About the same token, we are very aggressively looking at on our business, looking at our process fees, and looking at ways to realign our cost structure as we shared with everyone. Previously, this business is a lower margin business and we have been caught in a little bit of a timing issue, and as the volume has fallen so rapidly, kind of catching up, realigning our cost structure to match the new level of volume that we are assuming for the remainder of this year, and frankly for most of 2008.

Tien Tsin Huang - J.P. Morgan

Okay. Thanks a lot. Jeff, maybe if you can just comment on the overall demand environment for bank spending, any change there? Looks like your sales increased?

Jeff Yabuki

No, not, really not at all. And we have been actually very pleased at our sales pipeline. Most of our business unit leaders and our sales leaders are saying that this is a pipeline is as strong as its ever been, in terms of the businesses that really contributes the most margins for us. And we’re optimistic that we are going have some attractive clients wins between now and the end of the year. And we are pushing hard on that in that way.

Tien Tsin Huang - J.P. Morgan

Very good thanks.

Jeff Yabuki

Thank you.

Operator

Next question comes from Greg Smith from Merrill Lynch. Your line is open Sir.

Greg Smith - Merrill Lynch

Yeah, hi.

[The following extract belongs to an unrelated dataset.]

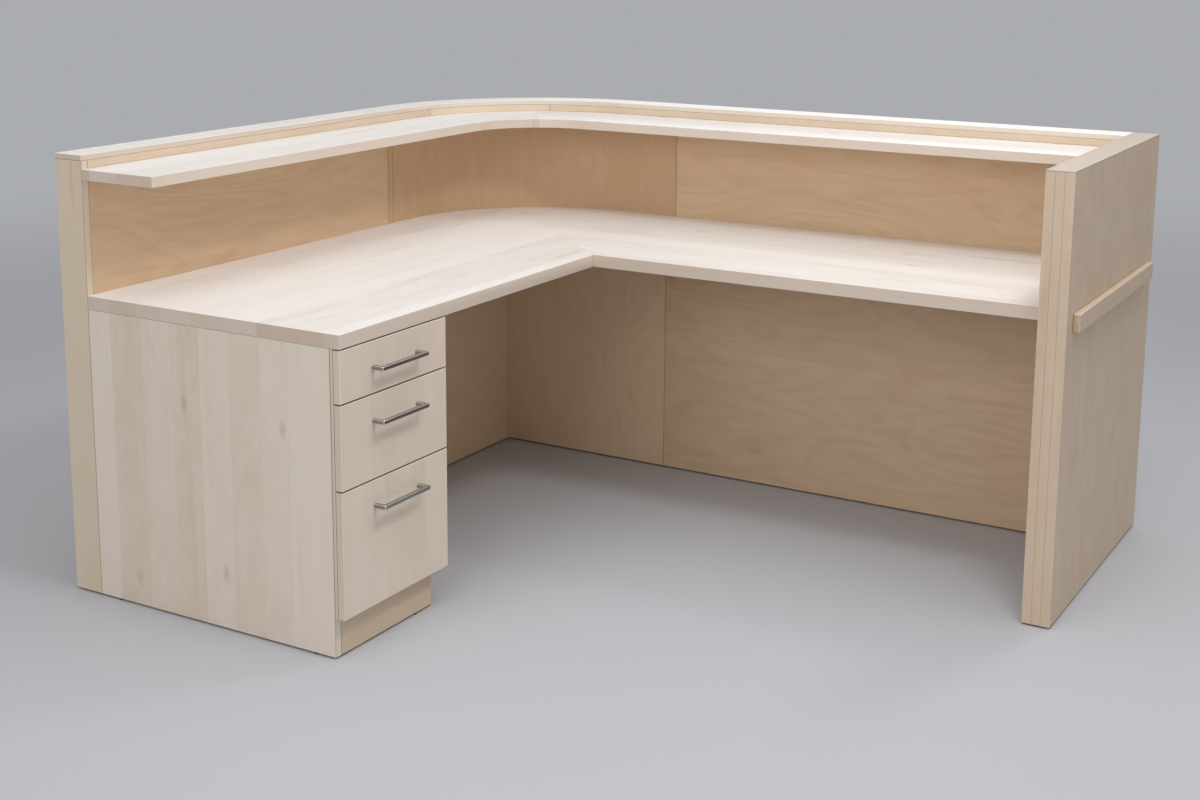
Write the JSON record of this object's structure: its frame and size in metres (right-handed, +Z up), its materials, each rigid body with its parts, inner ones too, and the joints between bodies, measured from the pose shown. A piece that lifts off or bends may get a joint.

It seems to me that something been missed here, its just that mix shift in your revenues. Just looking at the, in the financial services segment, 3% organic growth, that you had 17% operating profit growth. So I guess my question is, if you can break this out of that 17% operating profit growth, how much is coming from the positive mix shift in revenue versus how much is coming from more expense initiative?

Jeff Yabuki

It would be difficult to do it any other than, kind of on an estimated basis, but we have identified for our purpose of allowing people to gauge our progress, our expense management initiatives, where we have got accomplished about 90% of our expense goal on the Fiserv 2.0 site for 2007, so about $13 million. And that’s for the entire company. So that’s the biggest expense initiative or expense management focused point that we have.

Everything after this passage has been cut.